Since the Club was acquired, three leaders have taken over an organisation that has been secretive, undemocratic and heavily influenced by executives whose advice to the Councillors has been less than full or independent. Councillors have been forced to sign confidentiality agreements and decisions, which whilst clearly of public interest, have been made behind closed doors.

A forced sale of the Club to a new owner would have perpetuated all of the same problems suffered by the Club in 2003, and it would have played into the hands of those who have caused the problems. A successful club is good for fans and owners alike and the first half of the 2016 season has demonstrated what the Club can do.

The owners will challenge the past conduct of the Council relating to the sale of ACL to the WASPS and the extension of a long 250-year lease for £1m which was then re-valued the following day for £48,500,000.

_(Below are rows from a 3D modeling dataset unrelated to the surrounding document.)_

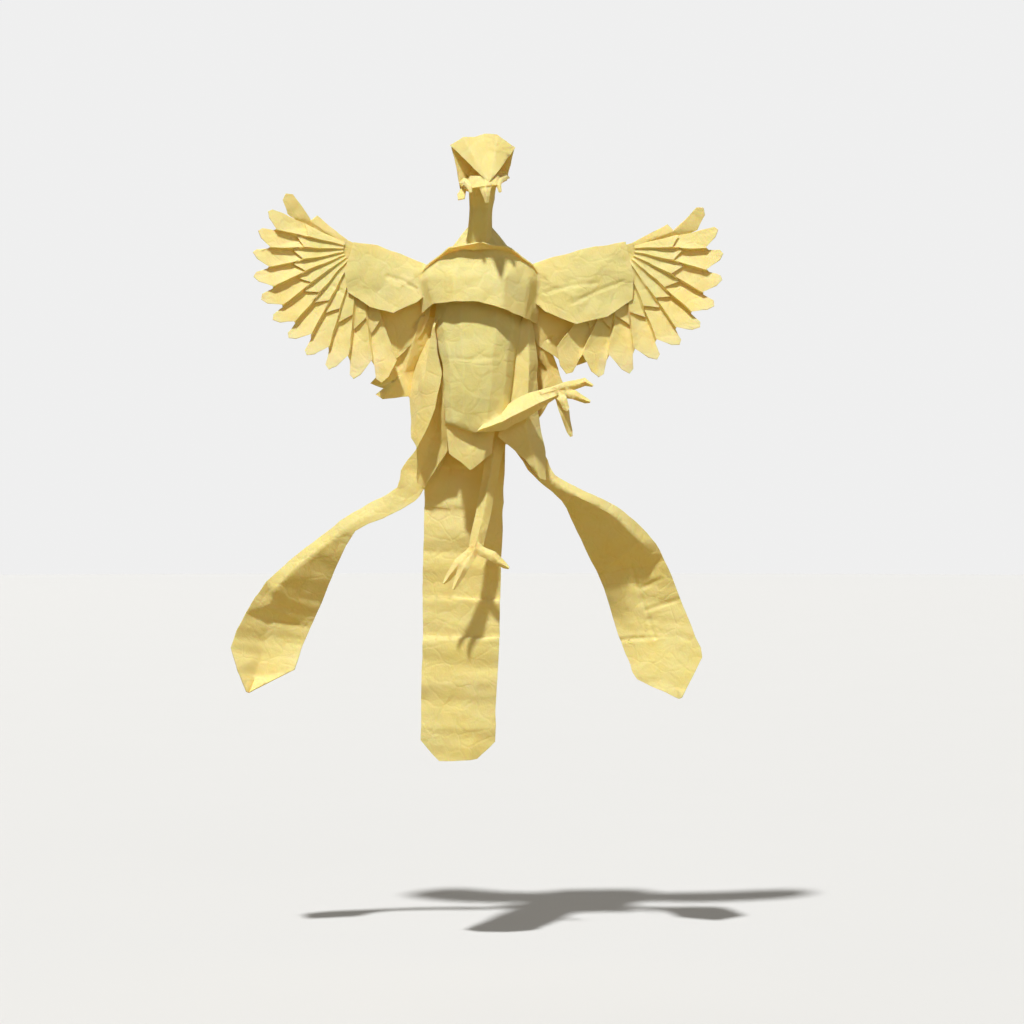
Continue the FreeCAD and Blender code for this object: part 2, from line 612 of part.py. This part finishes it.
def hanging_leg():
    half, fold = size("shank_half"), size("shank_fold")
    hip_y, foot_y = -size("side_front"), -size("hanging_front")
    ankle = V(-1.8, foot_y, -42.6)
    shank = strip([(V(7.8, hip_y - 1, 4), half + 0.6), (V(5.6, hip_y - 1.4, -8), half + 0.4),
                   (V(2.9, hip_y - 1.8, -20), half), (V(0.5, foot_y + 1, -32), half),
                   (ankle, half * 0.95)], fold)
    toes = foot(ankle, [
        (V(-14.3, foot_y - 3, -57.2), 1.1), (V(-10.4, foot_y - 4, -59.6), 1.0),
        (V(11.6, foot_y - 2.4, -51), 1.0),
    ])
    return [shank] + toes


BODY = [cape(), breast(), belly(), apron(), back_plate()]
groups = [
    add("body", BODY + [neck()]),
    add("head", crest() + face()),
    add("side_flaps", side_flaps()),
    add("tail", [centre_tail(), side_tail(-1, size("left_ribbon_reach"), LEFT_RIBBON),
                 side_tail(1, size("right_ribbon_reach"), RIGHT_RIBBON)]),
    add("raised_leg", raised_leg()),
    add("hanging_leg", hanging_leg()),
]
for label, side in (("left", -1), ("right", 1)):
    group = add(label + "_wing", wing(side, size(label + "_wrist_x"), int(size(label + "_feather_count")),
                size(label + "_top_angle"), size(label + "_low_angle"), -size(label + "_arm_drop")))
    group.setExpression("Placement.Base.x", "Sizes." + label + "_wrist_x")
    group.setExpression("Placement.Base.y", "-Sizes.wrist_front")
    group.setExpression("Placement.Base.z", "Sizes.wrist_z")
    groups.append(group)

bird = doc.addObject("Part::MultiFuse", "folded_bird")
bird.Label = "folded_bird"
bird.Shapes = groups
doc.recompute()

for item in doc.Objects:
    if "Invalid" in item.State or "Error" in item.State:
        raise RuntimeError(item.Label + " did not build")
for item in groups + [bird]:
    if item.Shape.isNull() or not item.Shape.isValid():
        raise RuntimeError(item.Label + " is not a sound shape")
print("solids", len(bird.Shape.Solids), "faces", len(bird.Shape.Faces), "volume", round(bird.Shape.Volume, 1))

os.makedirs("parts", exist_ok=True)
bird.Shape.exportStep("parts/folded_bird.step")
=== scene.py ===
import math

import bmesh
import bpy
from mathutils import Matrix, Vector, noise


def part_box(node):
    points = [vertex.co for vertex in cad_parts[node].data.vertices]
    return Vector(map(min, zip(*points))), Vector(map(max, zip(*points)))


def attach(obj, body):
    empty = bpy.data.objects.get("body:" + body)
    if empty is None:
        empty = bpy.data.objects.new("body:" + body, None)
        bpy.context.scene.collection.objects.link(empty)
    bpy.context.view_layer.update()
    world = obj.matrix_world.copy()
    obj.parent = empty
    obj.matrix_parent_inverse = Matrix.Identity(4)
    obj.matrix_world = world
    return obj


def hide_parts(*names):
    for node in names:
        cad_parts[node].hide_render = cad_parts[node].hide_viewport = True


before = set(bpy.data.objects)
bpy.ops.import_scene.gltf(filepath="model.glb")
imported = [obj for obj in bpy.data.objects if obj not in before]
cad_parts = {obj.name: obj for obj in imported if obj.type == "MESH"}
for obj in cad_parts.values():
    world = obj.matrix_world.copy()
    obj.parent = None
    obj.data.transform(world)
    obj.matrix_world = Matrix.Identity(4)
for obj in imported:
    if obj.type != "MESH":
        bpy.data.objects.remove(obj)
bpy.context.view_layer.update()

MM = 0.001

# Camera: the view of the photograph, level and straight on
CAMERA_LENS, CAMERA_SENSOR = 85, 36
CAMERA_PLACE = (0.0128, -0.967, -0.0288)

# Paper mesh, in mm: longest edge on the plain sheet and beside a pressed crease
EDGE_LENGTH, FINE_EDGE = 2.4, 0.9
WELD_DISTANCE = 0.004
DIVIDING_ROUNDS = 7

# Crumpling of the whole sheet, in mm: length of a wave and how far it moves the paper
SOFT_WAVE, SOFT_DEPTH = 26.0, 0.60
SOFT_SEEDS = (0.6, 5.1, 11.3)
CREASE_WAVE, CREASE_DEPTH = 9.0, 0.36
CREASE_SEEDS = (1.7, 4.2, 8.9)

# Ripples across the ribbons, in mm. They slant, wander and change little from side to side.
RIPPLE_WAVE, RIPPLE_DEPTH, RIPPLE_SEED = 7.5, 0.42, 2.6
RIPPLE_SLANT, RIPPLE_ACROSS = 0.10, 0.02
WANDER_WAVE, WANDER_REACH = 40, 3.0
RIBBON_CALM = 0.35

# Folds, in radians: where a fold starts to show a painted highlight on ridges or painted shade in grooves,
# where it shows in full, and the angle above which its edge stays sharp
FAINT_FOLD, FULL_FOLD = 0.12, 0.6
FOLD_ANGLE = math.radians(24)

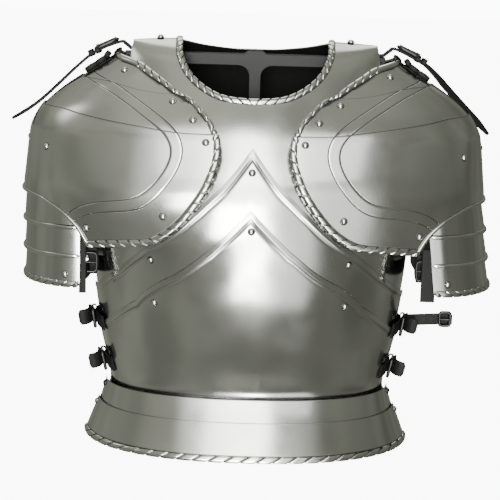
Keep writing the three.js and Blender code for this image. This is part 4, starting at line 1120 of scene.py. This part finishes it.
@dataclass(frozen=True)
class Buckle:
    """A roller buckle: a rounded frame, a roller at its outer end and a tongue."""

    length: float
    width: float
    bar: float

    def metal(self, seat: Seat) -> MeshBuilder:
        """The buckle at its seat. The frame's middle line is a squared oval with the power 0.4."""
        half_length, half_width = (self.length - self.bar) / 2, (self.width - self.bar) / 2
        u, v = squared_oval(circle(56), 0.4)
        builder = MeshBuilder()
        builder.rod(seat.at(u * half_length, v * half_width), self.bar / 2, seat.out, closed=True)
        reach = np.linspace(-0.72, 0.72, 7) * half_width
        builder.rod(seat.at(half_length, reach), self.bar * 0.68, seat.out)
        share = np.linspace(0, 1, 12)
        rise = self.bar * (0.45 + 0.35 * share ** 3)
        tongue = seat.at(-half_length + share * (self.length - 0.8 * self.bar), 0.0, rise)
        builder.rod(tongue, self.bar * (0.42 - 0.14 * share), seat.across)
        return builder


@dataclass(frozen=True)
class Keeper:
    """A leather loop round a strap: a band along a squared oval in the plane across the strap."""

    width: float
    height: float
    length: float = 6.0
    leather: float = 1.6

    def add(self, builder: MeshBuilder, seat: Seat, along: float, drop: float) -> None:
        """Adds the loop at a distance along a buckle's seat and a drop below it."""
        u, v = squared_oval(circle(32), 0.5)
        loop = seat.at(along, u * self.width / 2, v * self.height / 2 - drop)
        builder.strip(loop, seat.along, self.length, self.leather, closed=True)


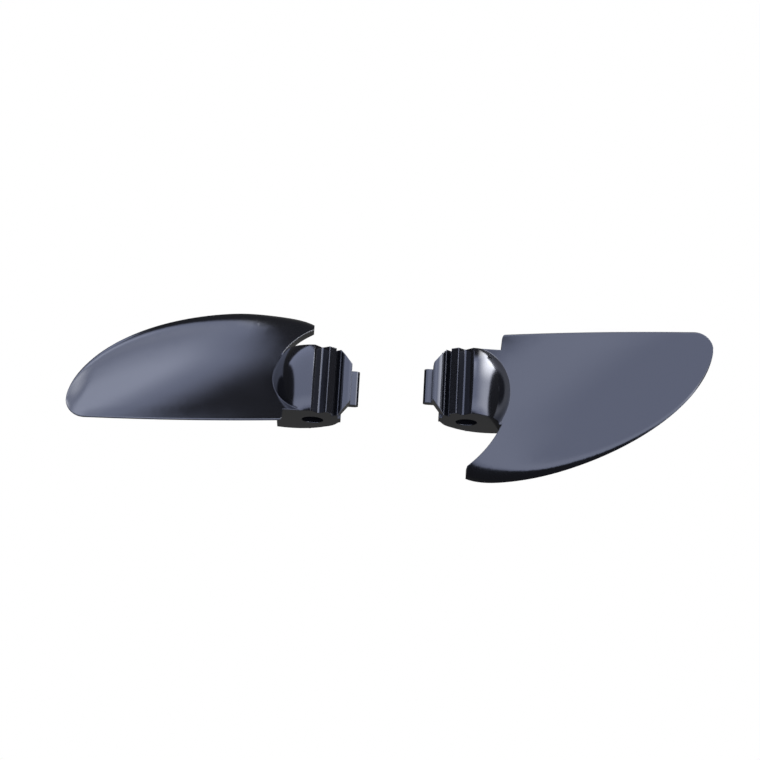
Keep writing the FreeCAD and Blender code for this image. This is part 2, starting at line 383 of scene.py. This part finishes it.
@dataclass
class PivotSleeves:
    """The two sleeves that the blades turn on, turned from steel tube and blackened.

    Attributes:
        frame: The CAD frame.
        finish: Finish of both sleeves.
    """

    frame: dict[str, Any]
    finish: SteelFinish

    def material(self) -> bpy.types.Material:
        """Make the blackened turned steel.

        Returns:
            The material.
        """
        finish = self.finish
        material, tree = empty_material("sleeve_steel")
        place = add_node(tree, "ShaderNodeTexCoord").outputs["Object"]
        # Lathe marks run round the sleeve, one after another along its length.
        marks = add_node(
            tree,
            "ShaderNodeTexWave",
            {
                "Vector": place,
                "Scale": 2 * math.pi / (WAVE_TURN * finish.groove_mm * MM),
                "Distortion": finish.groove_wobble,
            },
            bands_direction="Y",
        )
        relief = add_node(
            tree,
            "ShaderNodeBump",
            {
                "Height": marks.outputs["Fac"],
                "Distance": finish.groove_height_mm * MM,
                "Strength": 1.0,
            },
        )
        surface = add_node(
            tree,
            "ShaderNodeBsdfPrincipled",
            {
                "Base Color": linear(finish.colour),
                "Metallic": 1.0,
                "Roughness": finish.roughness,
                "Normal": relief.outputs["Normal"],
            },
        )
        add_node(tree, "ShaderNodeOutputMaterial", {"Surface": surface.outputs["BSDF"]})
        return material

    def build(self) -> None:
        """Give both sleeves their finish."""
        steel = self.material()
        for side in Side:
            node = self.frame["nodes"][f"{side.value}_pivot_sleeve"]
            node.data.materials.clear()
            node.data.materials.append(steel)
            log.info("%s sleeve finished", side.value)


@dataclass
class Studio:
    """White floor, soft lights and camera.

    Attributes:
        panels: The light panels.
        setup: The camera's setup.
        floor_size: Side of the floor, in metres.
        floor_glow: Faint light that comes from straight below.
        room_glow: Faint light that comes from the dark room around and above.
        glow_span: Heights of the direction between which the two glows blend.
        horizon_fade: Height above the horizon over which every panel fades in.
    """

    panels: tuple[Panel, ...]
    setup: CameraSetup
    floor_size: float = 12.0
    floor_glow: float = 0.13
    room_glow: float = 0.08
    glow_span: tuple[float, float] = (-0.9, -0.1)
    horizon_fade: float = 0.04

    def lay_floor(self, lowest: float) -> None:
        """Lay a plain white floor under the object, lit evenly so that it shows no shadow.

        Args:
            lowest: Height of the object's lowest point, in metres.
        """
        half = self.floor_size / 2
        mesh = bpy.data.meshes.new("floor")
        corners = [(-half, -half, 0), (half, -half, 0), (half, half, 0), (-half, half, 0)]
        mesh.from_pydata(corners, [], [(0, 1, 2, 3)])
        floor = bpy.data.objects.new("floor", mesh)
        bpy.context.scene.collection.objects.link(floor)
        floor.location.z = lowest
        # A white acrylic sheet, lit evenly from behind.
        material, tree = empty_material("floor_white")
        glow = add_node(
            tree, "ShaderNodeEmission", {"Color": (1.0, 1.0, 1.0, 1.0), "Strength": 1.0}
        )
        add_node(tree, "ShaderNodeOutputMaterial", {"Surface": glow.outputs["Emission"]})
        mesh.materials.append(material)
        # The black plastic mirrors the dark studio below it, not the floor.
        floor.visible_glossy = False
        floor.visible_diffuse = False
        floor.visible_shadow = False
        floor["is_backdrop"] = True
        log.info("floor laid at %.1f mm", lowest / MM)

    def hang_lights(self) -> None:
        """Hang the light panels in the sky over the object, in a dark room."""
        world = bpy.data.worlds.new("studio")
        bpy.context.scene.world = world
        world.use_nodes = True
        tree = world.node_tree
        tree.nodes.clear()
        sky = add_node(tree, "ShaderNodeTexCoord").outputs["Generated"]
        parts = add_node(tree, "ShaderNodeSeparateXYZ", {"Vector": sky})
        total = self.room_light(tree, parts.outputs["Z"])
        for panel in self.panels:
            total = add_node(
                tree,
                "ShaderNodeVectorMath",
                {0: total, 1: self.panel_light(tree, parts, panel)},
                operation="ADD",
            ).outputs[0]
        room = add_node(tree, "ShaderNodeBackground", {"Color": total, "Strength": 1.0})
        backdrop = add_node(
            tree, "ShaderNodeBackground", {"Color": (1.0, 1.0, 1.0, 1.0), "Strength": 1.0}
        )
        seen = add_node(tree, "ShaderNodeLightPath").outputs["Is Camera Ray"]
        both = add_node(
            tree,
            "ShaderNodeMixShader",
            {0: seen, 1: room.outputs[0], 2: backdrop.outputs[0]},
        )
        add_node(tree, "ShaderNodeOutputWorld", {"Surface": both.outputs[0]})
        log.info("%d light panels hung", len(self.panels))

    def room_light(
        self, tree: bpy.types.NodeTree, height: bpy.types.NodeSocket
    ) -> bpy.types.NodeSocket:
        """Give the dark room its faint glow, less above the horizon than below it.

        Args:
            tree: The world's node tree.
            height: Z part of the ray's direction.

        Returns:
            The colour output.
        """
        share = add_node(
            tree,
            "ShaderNodeMapRange",
            {
                "Value": height,
                "From Min": self.glow_span[0],
                "From Max": self.glow_span[1],
                "To Min": self.floor_glow,
                "To Max": self.room_glow,
            },
            interpolation_type="SMOOTHSTEP",
        )
        return add_node(
            tree,
            "ShaderNodeVectorMath",
            {0: (1.0, 1.0, 1.0), "Scale": share.outputs["Result"]},
            operation="SCALE",
        ).outputs[0]

    def panel_light(
        self, tree: bpy.types.NodeTree, parts: bpy.types.Node, panel: Panel
    ) -> bpy.types.NodeSocket:
        """Add one light panel to the sky.

        Args:
            tree: The world's node tree.
            parts: Node that holds the three parts of the ray's direction.
            panel: The light.

        Returns:
            The colour output.
        """
        left, right = panel.across
        near, far = panel.along
        # Where each side of the panel is dark, and where it is fully lit.
        sides = (
            ("Z", 0.0, self.horizon_fade),
            ("X", left - panel.fade_across[0], left),
            ("X", right + panel.fade_across[1], right),
            ("Y", near - panel.fade_along[0], near),
            ("Y", far + panel.fade_along[1], far),
        )
        share = panel.strength
        for axis, dark, lit in sides:
            step = add_node(
                tree,
                "ShaderNodeMapRange",
                {"Value": parts.outputs[axis], "From Min": dark, "From Max": lit},
                interpolation_type="SMOOTHSTEP",
            )
            share = add_node(
                tree,
                "ShaderNodeMath",
                {0: share, 1: step.outputs["Result"]},
                operation="MULTIPLY",
            ).outputs[0]
        return add_node(
            tree,
            "ShaderNodeVectorMath",
            {0: linear(panel.colour)[:3], "Scale": share},
            operation="SCALE",
            label=panel.name,
        ).outputs[0]

    def set_camera(self) -> None:
        """Stand the camera at the viewing angle and make it the scene's camera."""
        setup = self.setup
        tilt, yaw, roll = (
            math.radians(a) for a in (setup.tilt_deg, setup.yaw_deg, setup.roll_deg)
        )
        turn = (
            Matrix.Rotation(-yaw, 3, "Y")
            @ Matrix.Rotation(tilt, 3, "X")
            @ Matrix.Rotation(roll, 3, "Z")
        )
        right, up, back = (turn.col[i] for i in range(3))
        data = bpy.data.cameras.new("camera")
        data.sensor_width = setup.sensor_mm
        data.lens = setup.lens_mm
        data.clip_start, data.clip_end = setup.reach_m
        camera = bpy.data.objects.new("camera", data)
        bpy.context.scene.collection.objects.link(camera)
        spot = (
            back * setup.distance_mm - right * setup.shift_mm[0] - up * setup.shift_mm[1]
        )
        camera.matrix_world = Matrix.Translation(spot * MM) @ turn.to_4x4()
        bpy.context.scene.camera = camera
        log.info("camera set")

    def build(self, lowest: float) -> None:
        """Build the whole studio.

        Args:
            lowest: Height of the object's lowest point, in metres.
        """
        self.lay_floor(lowest)
        self.hang_lights()
        self.set_camera()
        bpy.context.scene.view_settings.view_transform = "Standard"


def plain(bounds: Any) -> list[list[float]]:
    """Turn a pair of corners into plain lists.

    Args:
        bounds: Lowest and highest corner.

    Returns:
        The same corners as lists of numbers.
    """
    return [[float(value) for value in corner] for corner in bounds]


def main() -> None:
    """Load the CAD frame, finish each sub-assembly and set up the studio."""
    logging.basicConfig(level=logging.INFO, format="%(name)s: %(message)s")
    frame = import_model()
    before = plain(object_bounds())
    BladePair(frame, BLADE_PLASTIC).build()
    PivotSleeves(frame, SLEEVE_STEEL).build()
    Studio(STUDIO, CameraSetup()).build(before[0][2])


if __name__ == "__main__":
    main()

There are two separate components of this challenge. The first is to call the Council to account on what is an obvious abuse. The second is to shed light on the motives and expose the damage to the Club. The owners are very likely to refer the matter to the European Commission to request investigation.

The owners will pursue the future ownership of a stadium where the Club has the security and revenue potential to justify significant investment.

…If the decision made behind closed doors to sell to WASPS and extend the lease to 250 years for much less than the independent company Strutt and Parker valued the extended lease was lawful, then the Council should have no qualms about justifying it before a court. It should certainly not be seeking to prevent that review by exercising its commercial power to restrict future development.

The fans and people of Coventry should question the motives of any elected Council seeking to prevent public review of its past decisions by blocking the future development of the Club.

There may be differences of opinion as to whether SISU are “good” owners, but it is important to remember the motives of the fan base and the owners are completely aligned. The owners want a future for a Coventry City FC which is sustainable, profitable and ultimately, successful.